The Legend Begins: The Texas Rangers 1823-1845, by Frederick Wilkins, State House Press, Austin, Texas, 1996, $24.95 hardback, $16.95 paper.
John Coffee Hays epitomized the Texas Rangers during the years before the Mexican War. Appointed captain in 1840 at only 23, he was a famous Indian fighter and helped introduce the Colt revolver in the Rangers’ campaigns. Many of his fights have gone down in Texas lore, and one scout remarked of his daring, “Hays was bravo too much.”
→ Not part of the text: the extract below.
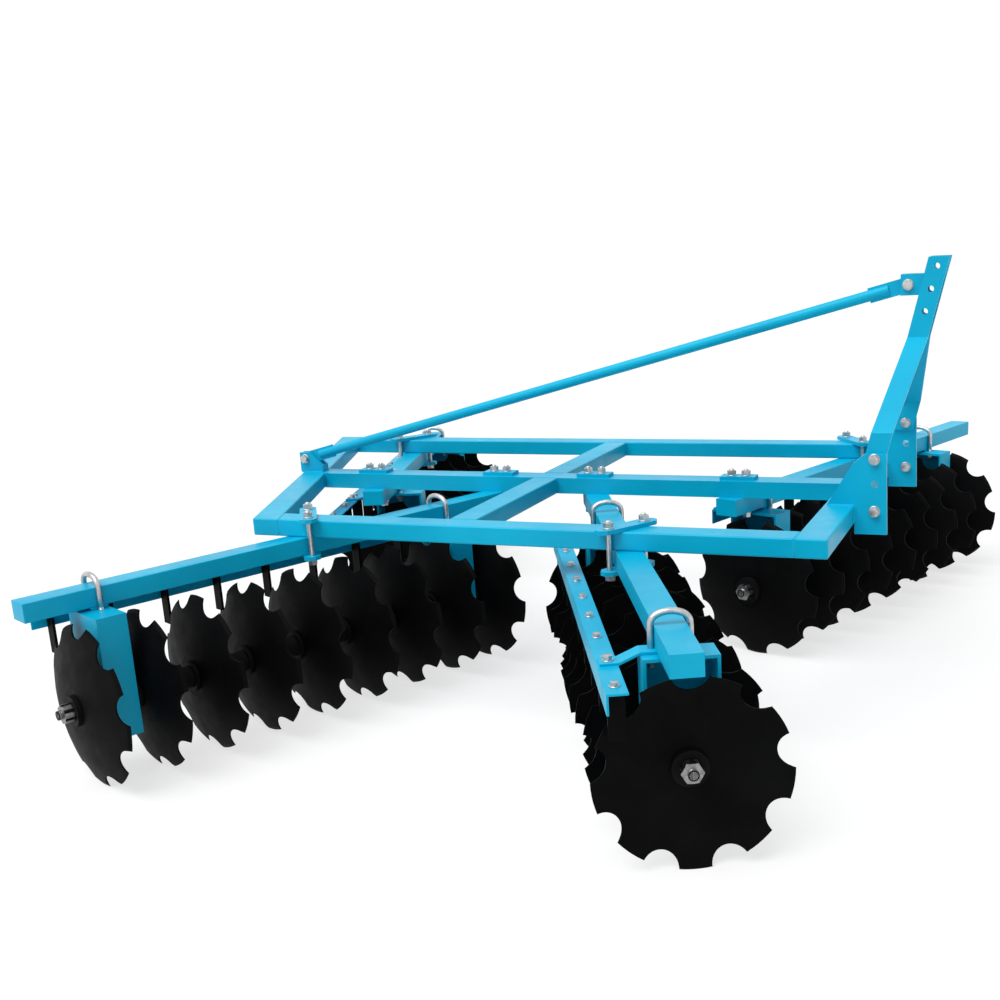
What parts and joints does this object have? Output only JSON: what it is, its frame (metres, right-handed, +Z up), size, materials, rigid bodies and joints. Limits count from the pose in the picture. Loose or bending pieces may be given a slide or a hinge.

Frederick Wilkins, however, brings the legend down to earth in this nicely written, well-documented but controversial history, the first of four books chronicling the military unit turned police force. Wilkins states that Hays was not “the ranger of early Texas…but merely one of several prominent partisan commanders in the Texas Republic.” That statement might ruffle a few feathers among Hays aficionados, but Wilkins waits until his appendix, titled “Battles–or Legends?” to deliver a double-barreled blast. The celebrated battles at Enchanted Rock, in which Hays held off a large party of Comanches for hours before being rescued, and at Bandera Pass, where Hays rallied his men during an ambush, are pure fiction, Wilkins argues. Unlike Alamo historians discussing Davy Crockett’s death, Wilkins has no de la Peña diary to use as ammunition. Instead, he bases his verdict on the fact that there is no mention of the engagements in contemporary sources, “conflicting dates, or no dates, failure to find the names of the men who fought on any roster, and superhuman conduct….” The Hays controversy aside, The Legend Begins is an overdue history of the Rangers, worthy of comparison to Walter Prescott Webb’s The Texas Rangers: A Century of Frontier Defense, first published in 1935 and still in print. Although his deductions are debatable,Wilkins stands his ground. “Questioning some of these sainted fables is not a sure road to popularity,” he writes, “but this is the tale as I see it.”